# BackingBean HtmlDataTable ContextMenu



## knoppers (22. Jan 2010)

Hier mal wieder ein neues großes Problem von mir,

Ich muss bestimmte Teile meines Projektes über BackingBeans lösen, also per JavaCode ausproprammieren. Hab jetzt folgendes Problem. Ich habe ein HtmlPanel was ein HtmlDataTable beinhaltet. Bei dem HtmlDataTable hat man in jeder Zelle die Möglichkeit ein ContextMenu aufzurufen. Nach dem Aufruf soll mir ein anderes HtmlPanel neu gerendert werden. Dies funktioniert leider aber nicht.
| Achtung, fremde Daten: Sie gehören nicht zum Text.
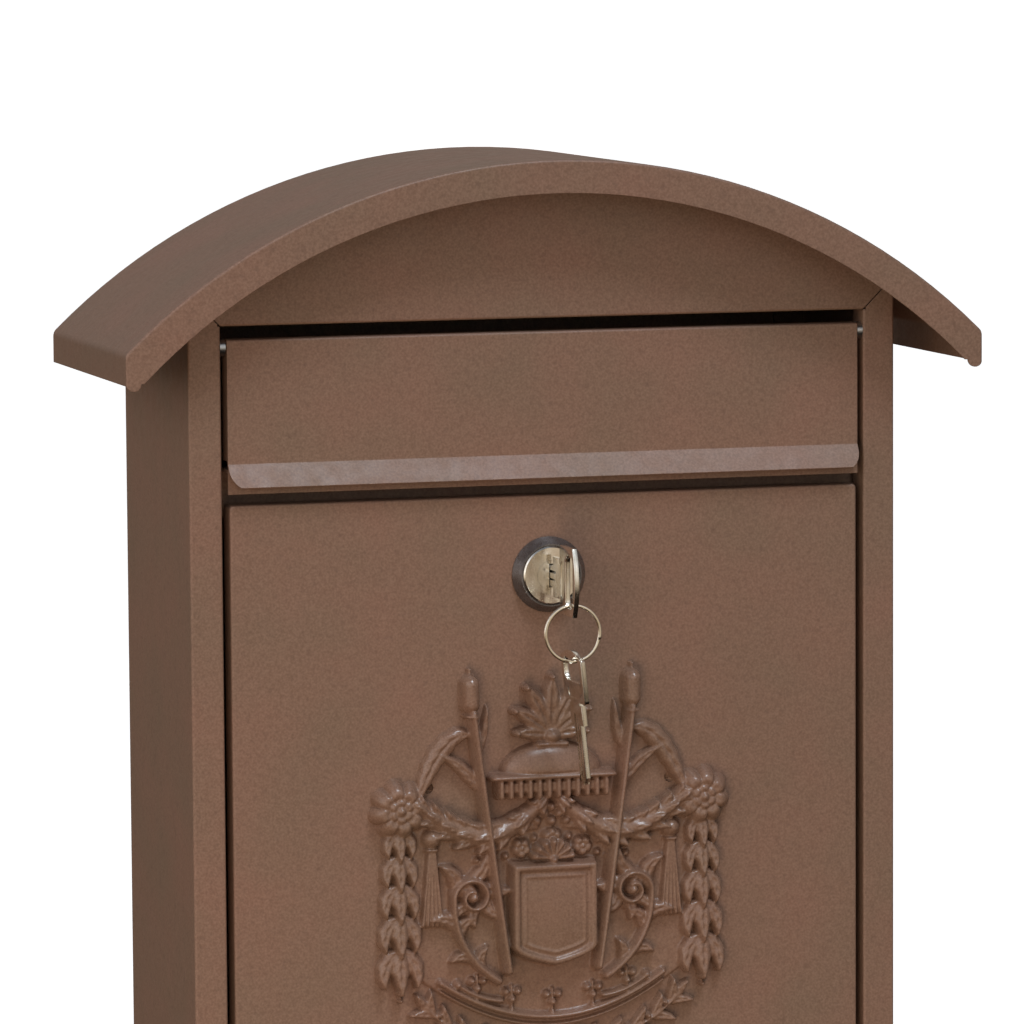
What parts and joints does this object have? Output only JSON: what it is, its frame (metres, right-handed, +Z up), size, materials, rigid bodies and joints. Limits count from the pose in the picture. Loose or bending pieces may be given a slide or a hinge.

Ich hab mal einfach zum testen ein anderes HtmlPanel mit einem ContextMenu versehen und da geht es wunderbar. Sobald ich dies aber bei dem HtmlDataTable versuche, geht dies nicht. Hier einfach mal das Code Beispiel. Würde mich über jede mögliche Lösung freuen.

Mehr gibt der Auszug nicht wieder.